La exposición en sueños concluyó en 1920; entonces empecé el estudio exhaustivo de unos cincuenta cuadernos de escritura automática y un número mucho menor de agendas donde estaba recogido lo que había llegado en sueños. Probablemente la cantidad de palabras dichas en sueños era igual a la de las escritas, pero no me quedaba más remedio que resumir, y gran parte se había perdido por las frustraciones. Había establecido ya una primera concordancia en un gran cuaderno manuscrito, pero ahora la desarrollé bastante más, ordenándola como un fichero.
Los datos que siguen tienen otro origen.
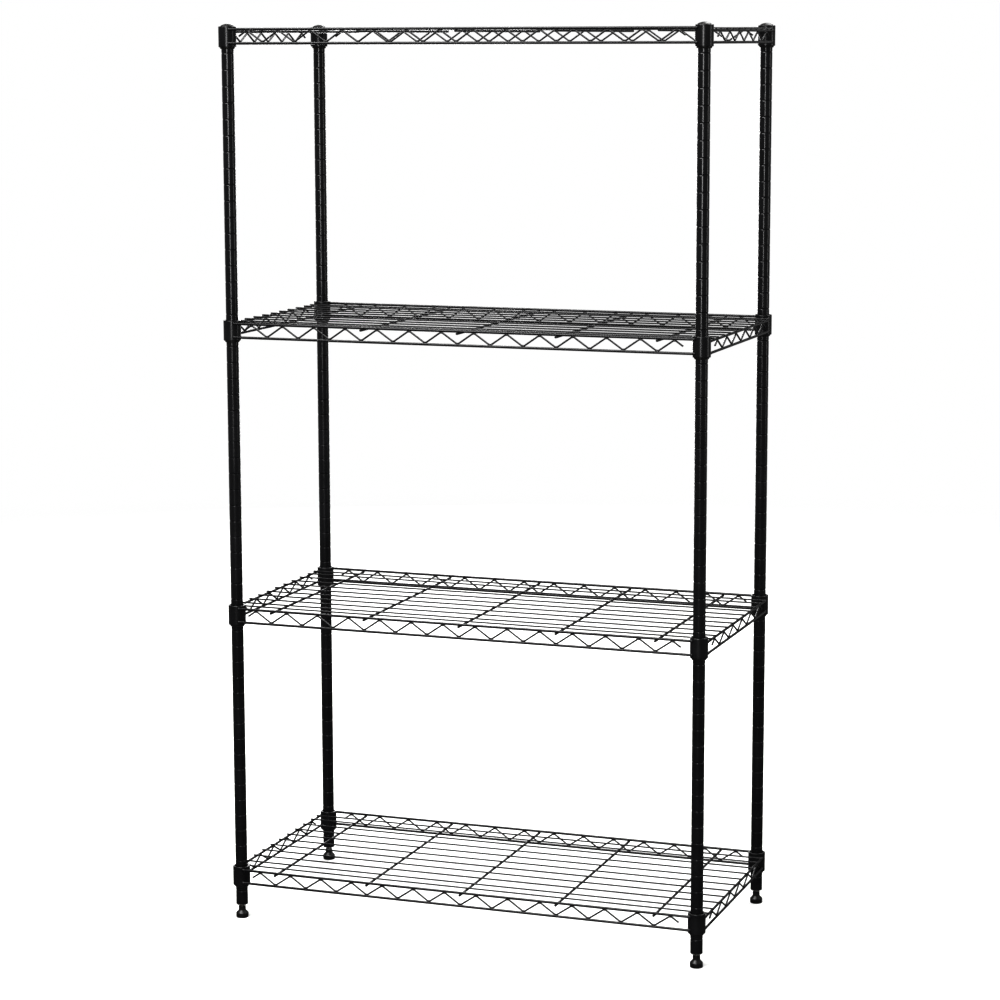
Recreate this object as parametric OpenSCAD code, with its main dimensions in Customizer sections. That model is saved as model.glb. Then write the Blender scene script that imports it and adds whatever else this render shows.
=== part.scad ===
// Four-tier wire shelving rack: four grooved posts on levelling feet carry four
// welded wire shelves, each held at its corners by tapered split clips.
// Origin at the centre of the footprint on the floor, +X right, +Y rear, +Z up.

/* [Posts] */
// Distance between post centres, left to right
post_span_x = 769; // [420:1:1200]
// Distance between post centres, front to rear
post_span_y = 356; // [250:1:610]
// Length of a post tube
post_len = 1408; // [700:1:2000]
// Outer diameter of a post tube
post_d = 19; // [16:0.5:28]
// Wall of a post tube
post_wall = 1; // [0.8:0.1:1.5]
// Distance from one groove to the next
groove_pitch = 25.4; // [20:0.1:40]
// Height of the lowest groove above the end of its tube
groove_start = 22; // [18:1:40]
// Depth of a groove
groove_depth = 0.5; // [0.3:0.05:0.6]
// Width of a groove at the surface of the tube
groove_w = 2.4; // [1.6:0.1:4]

/* [Shelves] */
// Height of the front and rear upper rims above the lower edge of a collar
upper_rim_z = 27.5; // [25:0.5:29]
// Height of the lower rims above the lower edge of a collar
lower_rim_z = 6; // [4:0.5:8]
// Centre distance of the deck wires
deck_pitch = 33.5; // [15:0.5:60]
// Length of one wave of the truss wires
truss_period = 53.2; // [40:0.1:80]
// Number of truss waves from one cross wire to the next
waves_per_cross = 3; // [1:1:4]
// Inside gap between the outermost deck wires and the collars
deck_edge_gap = 4; // [2:0.5:10]

/* [Wires] */
// Diameter of the rim wires
rim_d = 4; // [3:0.1:5]
// Diameter of the truss wires
truss_d = 2.8; // [2:0.1:3.5]
// Diameter of the cross wires under the deck
cross_d = 3.8; // [3:0.1:5]
// Diameter of the deck wires
deck_d = 2.5; // [2:0.1:3.5]
// Centre-line radius of the bends of a truss wire
bend_r = 3.5; // [2.5:0.1:5]
// How deep two crossing wires sink into each other at a weld
weld_sink = 0.4; // [0.2:0.05:0.6]
// How deep a truss bend sinks into a rim at its weld
bend_sink = 1; // [0.4:0.1:1.2]
// How far a wire end stands past the wire that it is welded to
wire_overhang = 0.8; // [0:0.1:3]

/* [Collars and clips] */
// Height of a shelf collar
collar_h = 32; // [31:0.5:45]
// Wall of a collar at its lower edge
collar_wall = 1.75; // [1.5:0.05:3]
// Chamfer on the outer edges of a collar
collar_chamfer = 1; // [0.4:0.1:1.4]
// How far a rim's centre line lies inside the outer surface of a collar
rim_bite = 2.25; // [1.8:0.05:3]
// Thickness of a clip at its upper edge
clip_t = 1.3; // [1:0.1:2]
// How much thicker a clip is at the lower edge of its collar
clip_taper = 0.8; // [0.4:0.1:1.5]
// Radial gap between a post and the clip on it
clip_gap = 0.1; // [0.05:0.05:0.2]
// Radial gap between a clip and the collar around it
collar_gap = 0.3; // [0.2:0.05:0.5]
// How far a clip stands out below its collar
clip_lip = 2.5; // [2:0.5:6]
// How far the upper edge of a clip lies below that of its collar
clip_drop = 2.5; // [1:0.5:4]
// Angle of the slot between the two halves of a clip
clip_slot = 6; // [3:1:12]

/* [Caps] */
// Height of a cap above the end of its post
cap_h = 5.5; // [5:0.1:12]
// Height of the straight side of a cap
cap_side_h = 2.5; // [1:0.1:4.5]
// Radial gap between a cap and the collar that lifts off over it
cap_gap = 0.9; // [0.5:0.1:1]
// Length of the plug of a cap inside its post
plug_len = 15; // [8:1:30]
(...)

Y entonces, aunque nada me resultaba familiar, salvo las veintiocho fases y el esquema histórico, se me dijo que debía escribir, que debía atrapar el momento entre la madurez y la pudrición: era una metáfora sobre manzanas a punto de caer y recién caídas. Cuando empecé me hicieron saber que me asistían o que aprobaban, pues enviaban una señal tras otra. A veces, si dejaba de escribir y ponía una mano sobre otra, me olían a violetas o a rosas; a veces, la verdad que yo buscaba me llegaba en sueños, o me sentía detenido; pero esto me ha ocurrido desde la adolescencia, siempre que construía una frase, ya fuera en la mente o sobre el papel. Cuando apareció en 1926 la traducción al inglés de la obra de Spengler, unas semanas después de Una visión, descubrí no sólo que las fechas que me habían facilitado eran las mismas que las suyas, sino que lo eran igualmente todas las metáforas y símbolos que me habían parecido de mi exclusiva cosecha. Tanto él como yo habíamos simbolizado una diferencia entre el pensamiento griego y el romano comparando los ojos en blanco o pintados de las estatuas griegas con los globos perforados de las estatuas romanas; los dos habíamos descrito como una ilustración del carácter romano las cabezas, que eran retratos naturalistas, atornilladas a cuerpos hechos en serie; los dos habíamos encontrado el mismo significado en los ojos redondos, como de pájaro, de la escultura bizantina; aunque él, o su traductor, había preferido «mirando al infinito» a mi «mirando el milagro». No sabía de ninguna fuente común, de ninguna conexión entre él y yo, a no ser a través de:
Los seres elementales que, de un lado a otro, vagan por mi mesa.